Yea you could probably argue there are better economies of scale doing all of your working in large chunks and then all of your traveling in large chunks.

To me 1-2 week vacations per year though is not a large enough chunk of time off. I sometimes wonder if I'd rather forgo weekends, accumulate all of that time and then take 2-3 months off all at once.


It depends on a lot of things. In a prior life, I took some month-long vacations with effectively no communication back home. (it was pre consumer Internet.) It's definitely qualitatively different from my more typical week or two intermittently online trip these days.
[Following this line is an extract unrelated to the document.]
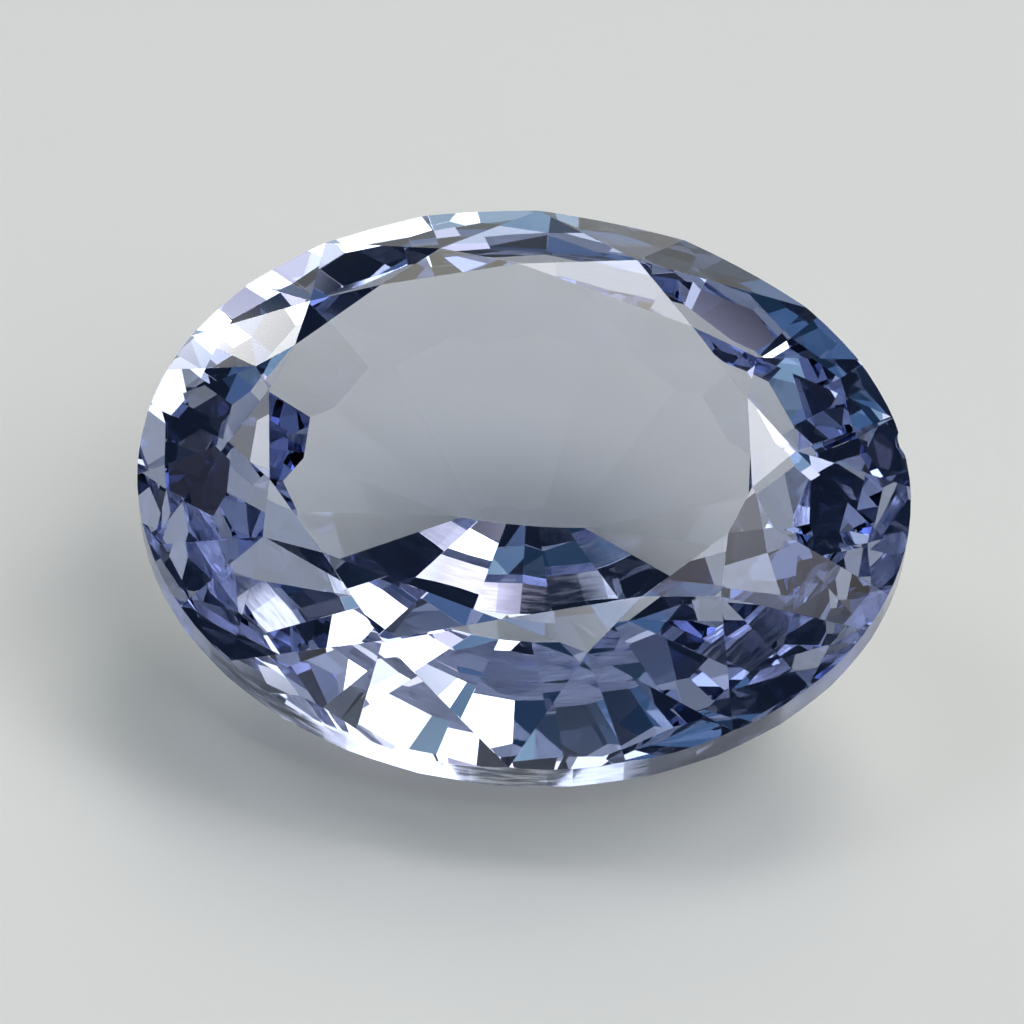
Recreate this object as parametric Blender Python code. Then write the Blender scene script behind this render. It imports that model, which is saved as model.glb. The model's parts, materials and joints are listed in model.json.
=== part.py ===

That said, I get antsy if I'm "in the office" (physically or otherwise) for too long and, when traveling, there does come a point where I'm ready to get back to my house rather than living out of a travel backpack.

These days I find it much more practical to take a couple of 1-2 week vacations and spend some time around business trips than to take a huge chunk of time off. But circumstances will vary.


That's kinda what I did. I wasn't head down on trying to build something, but I did write a novel while we were traveling, along with some freelance. We'd travel, moving from place to place frequently, then settle in somewhere with decent internet. We travelled through Peru and Chile, but lived in Buenos Aires for a month.

Travelled through much of SE Asia, but lived in Thailand for a couple months. India (travel) Spain (living) and so on.


This is what I have found. When I travel, I want to travel deep, so to speak, and suck out all of the marrow. I have tried to do work while touring by bicycle and, while work could easily finance my trip indefinitely, I was seeing much, much less by bringing it along. Better to save up for shorter trips, free to wander as I will.


I love backpacking but it seems fundamentally incompatible to tour by bike and work simultaneously - as the pleasure of traveling slowly means there isn't time to fit both any significant distance and work time within the same day.

Planning to work remotely laster this year and will definitely pick a spot and stay parked there for weeks.